[Data lines start]

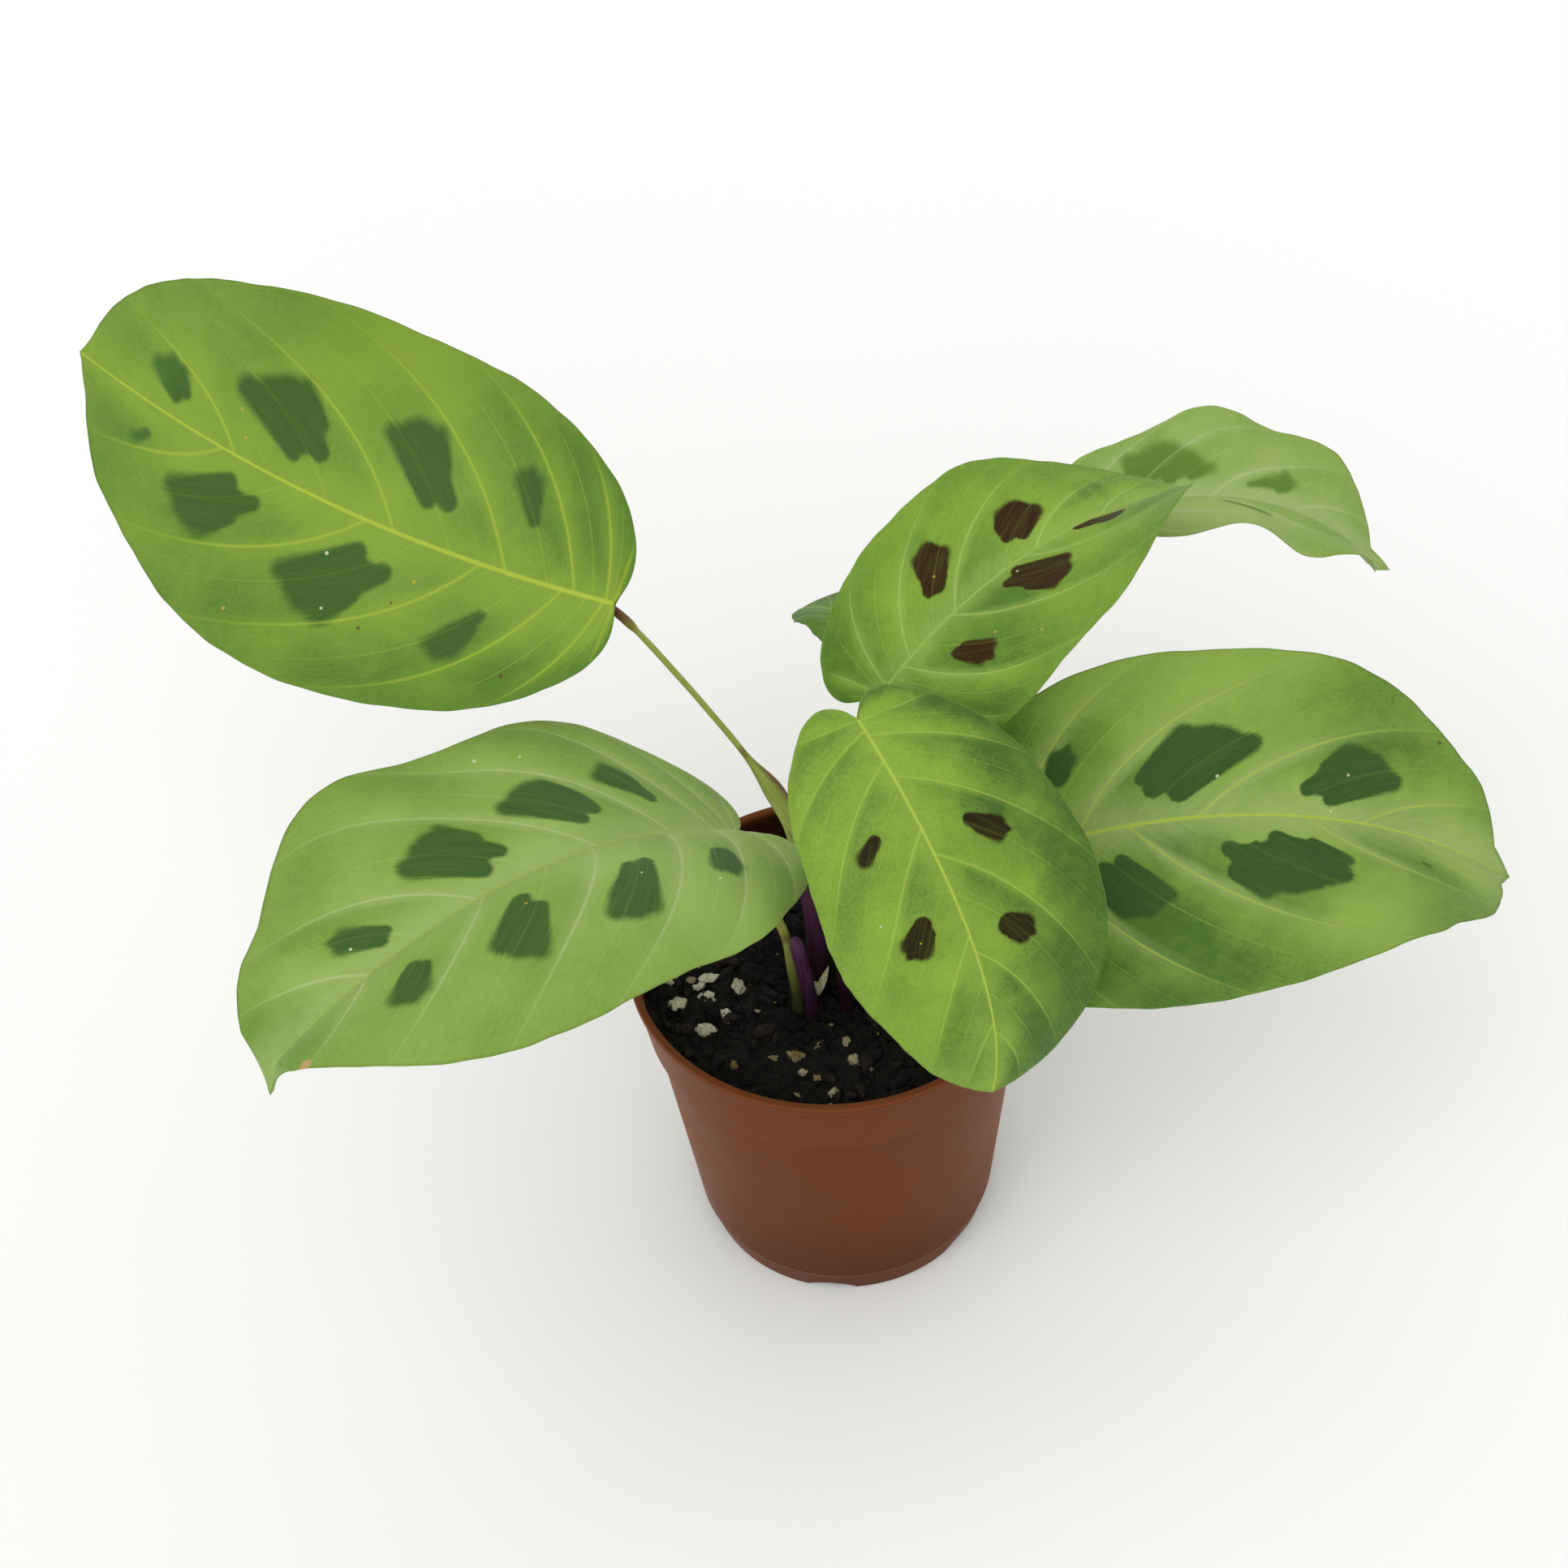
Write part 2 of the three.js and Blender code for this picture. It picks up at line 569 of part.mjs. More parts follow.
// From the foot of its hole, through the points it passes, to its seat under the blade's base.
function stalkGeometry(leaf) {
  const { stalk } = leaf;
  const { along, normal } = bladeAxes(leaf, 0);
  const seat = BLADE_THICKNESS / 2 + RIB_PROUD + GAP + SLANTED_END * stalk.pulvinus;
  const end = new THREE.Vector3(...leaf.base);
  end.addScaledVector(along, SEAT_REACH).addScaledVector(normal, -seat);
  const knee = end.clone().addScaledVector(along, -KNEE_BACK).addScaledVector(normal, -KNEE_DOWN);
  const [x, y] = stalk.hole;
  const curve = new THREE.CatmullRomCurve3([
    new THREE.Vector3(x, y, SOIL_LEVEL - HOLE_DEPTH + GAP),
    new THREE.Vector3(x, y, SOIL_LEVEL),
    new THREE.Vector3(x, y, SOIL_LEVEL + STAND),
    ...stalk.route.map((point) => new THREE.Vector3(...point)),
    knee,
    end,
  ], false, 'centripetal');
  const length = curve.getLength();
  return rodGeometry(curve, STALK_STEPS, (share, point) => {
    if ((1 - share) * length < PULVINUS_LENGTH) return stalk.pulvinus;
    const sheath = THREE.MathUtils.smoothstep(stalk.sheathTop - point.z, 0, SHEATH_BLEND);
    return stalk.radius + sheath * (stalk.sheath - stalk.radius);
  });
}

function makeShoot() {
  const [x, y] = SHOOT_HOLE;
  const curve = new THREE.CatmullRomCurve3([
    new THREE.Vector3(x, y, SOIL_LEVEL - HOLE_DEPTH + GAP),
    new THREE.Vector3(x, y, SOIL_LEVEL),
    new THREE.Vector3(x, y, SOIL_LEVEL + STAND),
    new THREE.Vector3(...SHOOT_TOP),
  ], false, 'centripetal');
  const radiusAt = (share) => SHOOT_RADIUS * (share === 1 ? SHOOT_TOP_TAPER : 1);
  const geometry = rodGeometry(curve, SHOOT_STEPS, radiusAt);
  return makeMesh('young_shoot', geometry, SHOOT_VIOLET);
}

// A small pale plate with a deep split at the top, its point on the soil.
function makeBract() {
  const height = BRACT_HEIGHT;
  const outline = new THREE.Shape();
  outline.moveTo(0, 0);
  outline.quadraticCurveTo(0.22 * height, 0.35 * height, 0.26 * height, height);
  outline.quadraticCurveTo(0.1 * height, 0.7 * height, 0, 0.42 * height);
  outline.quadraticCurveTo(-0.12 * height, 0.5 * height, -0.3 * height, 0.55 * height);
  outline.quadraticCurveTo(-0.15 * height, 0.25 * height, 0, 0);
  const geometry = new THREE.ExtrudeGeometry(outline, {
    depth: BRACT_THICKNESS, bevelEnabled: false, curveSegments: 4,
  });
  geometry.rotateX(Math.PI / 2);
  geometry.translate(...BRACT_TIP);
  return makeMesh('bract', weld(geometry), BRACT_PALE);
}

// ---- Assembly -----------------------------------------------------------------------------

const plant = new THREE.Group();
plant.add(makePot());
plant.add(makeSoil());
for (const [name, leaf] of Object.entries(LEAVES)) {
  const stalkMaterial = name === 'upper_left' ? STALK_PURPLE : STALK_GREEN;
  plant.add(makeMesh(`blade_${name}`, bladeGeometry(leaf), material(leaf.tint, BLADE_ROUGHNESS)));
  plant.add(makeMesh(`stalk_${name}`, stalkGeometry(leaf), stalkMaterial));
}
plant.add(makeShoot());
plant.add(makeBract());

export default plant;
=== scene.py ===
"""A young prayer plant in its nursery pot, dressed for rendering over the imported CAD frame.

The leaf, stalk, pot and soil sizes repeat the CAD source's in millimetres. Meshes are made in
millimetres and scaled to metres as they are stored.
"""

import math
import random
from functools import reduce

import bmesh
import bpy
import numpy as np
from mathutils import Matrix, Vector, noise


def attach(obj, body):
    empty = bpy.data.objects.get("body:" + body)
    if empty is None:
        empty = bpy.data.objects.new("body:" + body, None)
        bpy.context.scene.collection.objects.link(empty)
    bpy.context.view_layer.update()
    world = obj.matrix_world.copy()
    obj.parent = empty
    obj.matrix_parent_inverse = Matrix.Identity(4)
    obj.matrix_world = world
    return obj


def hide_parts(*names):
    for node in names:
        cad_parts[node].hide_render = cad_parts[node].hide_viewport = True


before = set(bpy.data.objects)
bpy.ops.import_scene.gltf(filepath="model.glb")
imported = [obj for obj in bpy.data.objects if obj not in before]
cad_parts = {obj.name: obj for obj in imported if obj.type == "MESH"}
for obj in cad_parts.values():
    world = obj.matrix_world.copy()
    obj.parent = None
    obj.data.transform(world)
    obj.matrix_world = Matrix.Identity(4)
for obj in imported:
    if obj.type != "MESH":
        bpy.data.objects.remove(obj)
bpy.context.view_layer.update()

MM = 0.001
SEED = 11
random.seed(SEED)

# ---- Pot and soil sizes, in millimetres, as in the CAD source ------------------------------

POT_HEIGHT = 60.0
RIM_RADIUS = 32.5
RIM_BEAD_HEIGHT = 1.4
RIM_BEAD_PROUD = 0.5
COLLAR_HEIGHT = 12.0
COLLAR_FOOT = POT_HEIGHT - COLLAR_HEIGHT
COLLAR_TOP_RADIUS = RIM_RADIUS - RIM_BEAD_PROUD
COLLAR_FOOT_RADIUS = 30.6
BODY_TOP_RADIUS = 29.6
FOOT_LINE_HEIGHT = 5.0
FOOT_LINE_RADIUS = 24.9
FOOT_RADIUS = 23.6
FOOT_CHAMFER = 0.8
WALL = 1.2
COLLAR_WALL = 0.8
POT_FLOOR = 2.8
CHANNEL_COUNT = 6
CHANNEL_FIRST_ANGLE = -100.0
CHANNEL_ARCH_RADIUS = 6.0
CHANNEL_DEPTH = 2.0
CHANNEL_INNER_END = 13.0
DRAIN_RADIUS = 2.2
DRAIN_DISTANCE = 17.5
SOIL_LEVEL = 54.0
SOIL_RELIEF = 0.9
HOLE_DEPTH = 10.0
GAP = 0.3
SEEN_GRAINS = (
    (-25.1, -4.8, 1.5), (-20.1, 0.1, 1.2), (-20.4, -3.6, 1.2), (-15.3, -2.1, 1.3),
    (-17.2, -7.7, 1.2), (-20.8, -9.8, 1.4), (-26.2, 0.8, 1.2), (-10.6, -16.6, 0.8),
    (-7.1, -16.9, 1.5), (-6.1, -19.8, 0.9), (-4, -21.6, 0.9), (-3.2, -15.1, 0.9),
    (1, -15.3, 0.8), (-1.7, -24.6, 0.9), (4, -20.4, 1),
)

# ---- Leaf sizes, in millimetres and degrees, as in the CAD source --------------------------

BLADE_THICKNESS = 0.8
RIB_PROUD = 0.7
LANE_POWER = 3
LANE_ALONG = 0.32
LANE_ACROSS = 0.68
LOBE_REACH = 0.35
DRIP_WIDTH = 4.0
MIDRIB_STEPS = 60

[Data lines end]
[Data lines start]

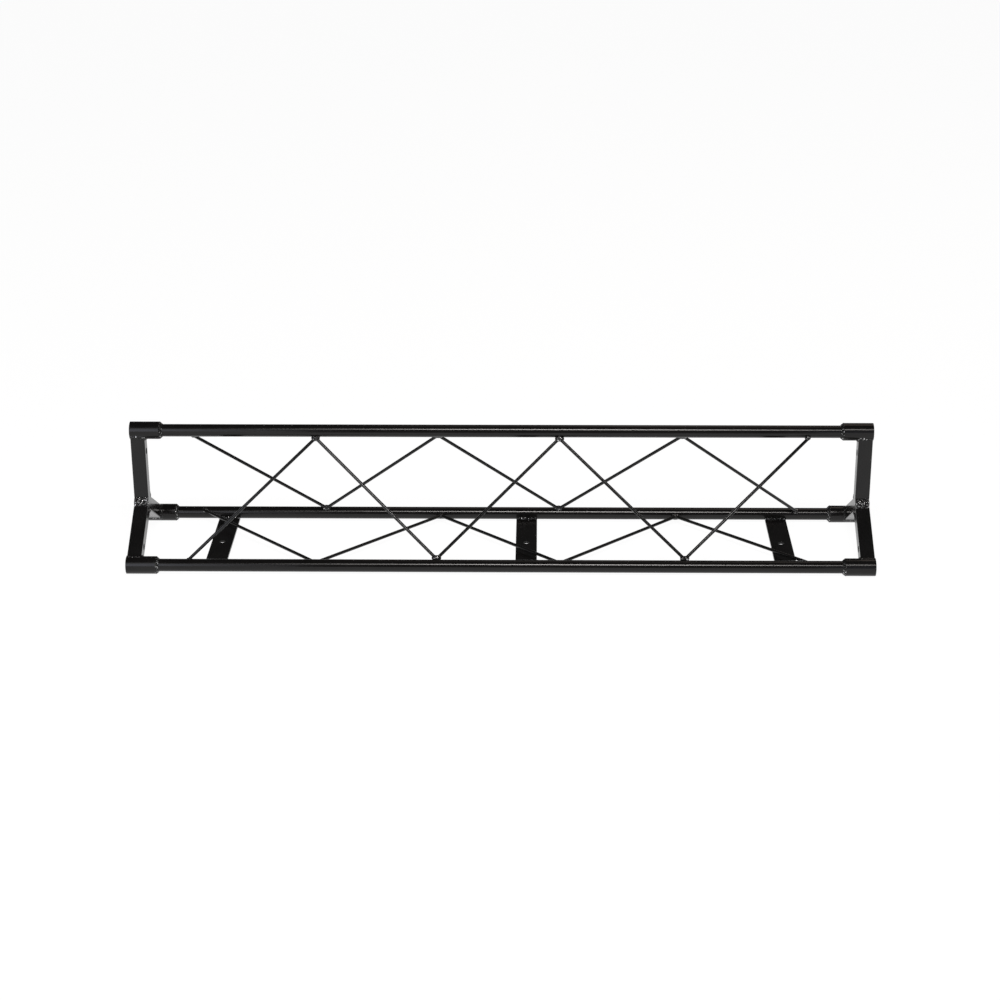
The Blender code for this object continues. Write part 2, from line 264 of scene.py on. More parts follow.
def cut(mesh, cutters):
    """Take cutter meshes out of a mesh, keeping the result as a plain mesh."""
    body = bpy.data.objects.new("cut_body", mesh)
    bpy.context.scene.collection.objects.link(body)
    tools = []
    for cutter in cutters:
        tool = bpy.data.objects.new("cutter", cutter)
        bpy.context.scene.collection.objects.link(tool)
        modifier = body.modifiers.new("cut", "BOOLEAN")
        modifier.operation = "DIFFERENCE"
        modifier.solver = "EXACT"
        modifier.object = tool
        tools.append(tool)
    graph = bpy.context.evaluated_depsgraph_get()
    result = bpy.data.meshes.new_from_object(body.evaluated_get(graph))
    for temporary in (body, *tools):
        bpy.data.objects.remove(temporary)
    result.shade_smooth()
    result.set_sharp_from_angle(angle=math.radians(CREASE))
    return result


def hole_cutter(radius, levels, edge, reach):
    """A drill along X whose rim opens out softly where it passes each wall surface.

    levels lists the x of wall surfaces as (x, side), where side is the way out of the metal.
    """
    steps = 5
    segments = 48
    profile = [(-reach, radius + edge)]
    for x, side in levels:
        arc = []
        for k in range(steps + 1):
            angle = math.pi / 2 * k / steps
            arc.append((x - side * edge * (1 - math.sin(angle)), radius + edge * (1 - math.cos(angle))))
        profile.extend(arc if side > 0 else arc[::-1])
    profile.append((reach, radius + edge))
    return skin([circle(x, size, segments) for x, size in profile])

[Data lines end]
[Data lines start]

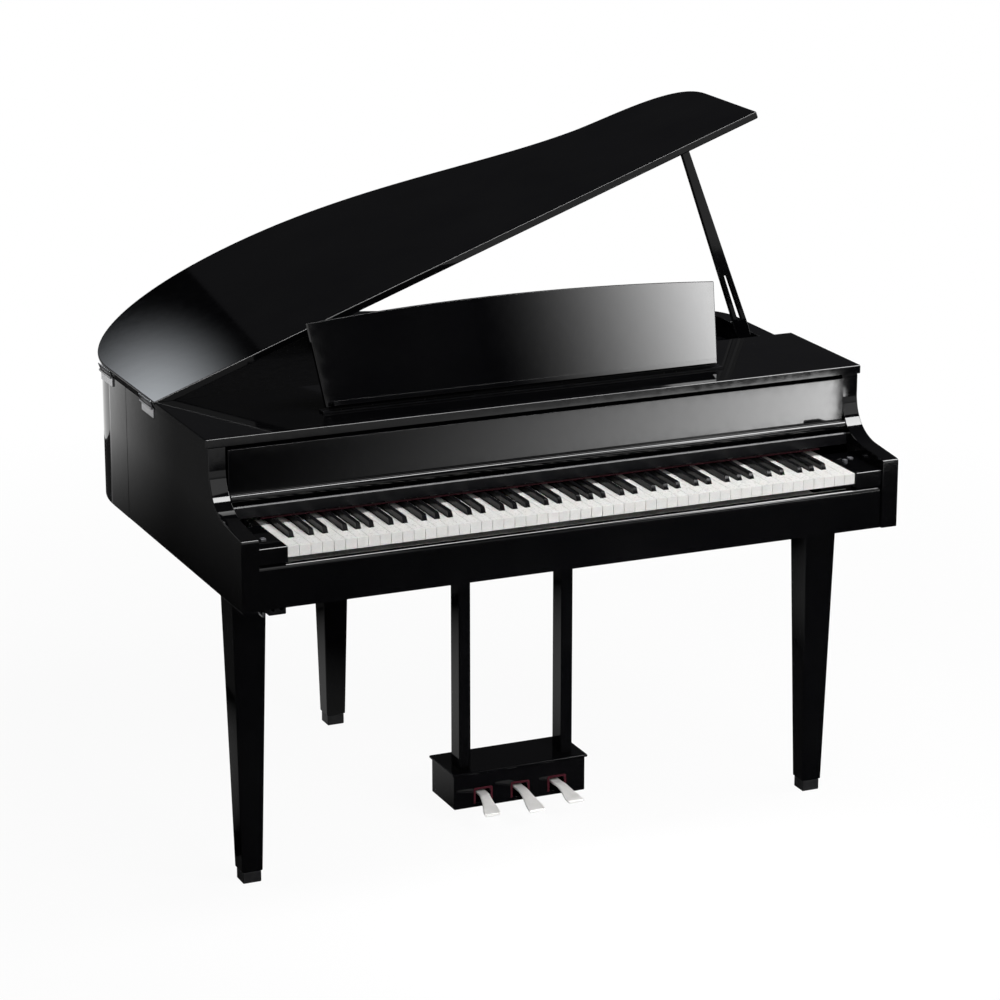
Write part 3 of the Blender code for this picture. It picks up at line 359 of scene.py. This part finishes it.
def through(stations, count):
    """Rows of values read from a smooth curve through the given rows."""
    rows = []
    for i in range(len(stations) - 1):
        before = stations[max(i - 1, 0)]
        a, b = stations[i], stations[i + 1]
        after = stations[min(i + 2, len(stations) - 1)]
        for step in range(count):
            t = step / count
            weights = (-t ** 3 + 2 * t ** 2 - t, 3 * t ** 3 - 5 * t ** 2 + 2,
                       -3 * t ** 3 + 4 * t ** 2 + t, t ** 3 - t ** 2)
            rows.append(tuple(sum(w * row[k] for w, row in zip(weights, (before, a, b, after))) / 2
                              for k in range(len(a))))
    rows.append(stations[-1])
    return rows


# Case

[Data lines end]

→ **Aim of the task**
Each line in the data that holds the string "update" should be found and copied.

→ **The completed task**
    bpy.context.view_layer.update()
bpy.context.view_layer.update()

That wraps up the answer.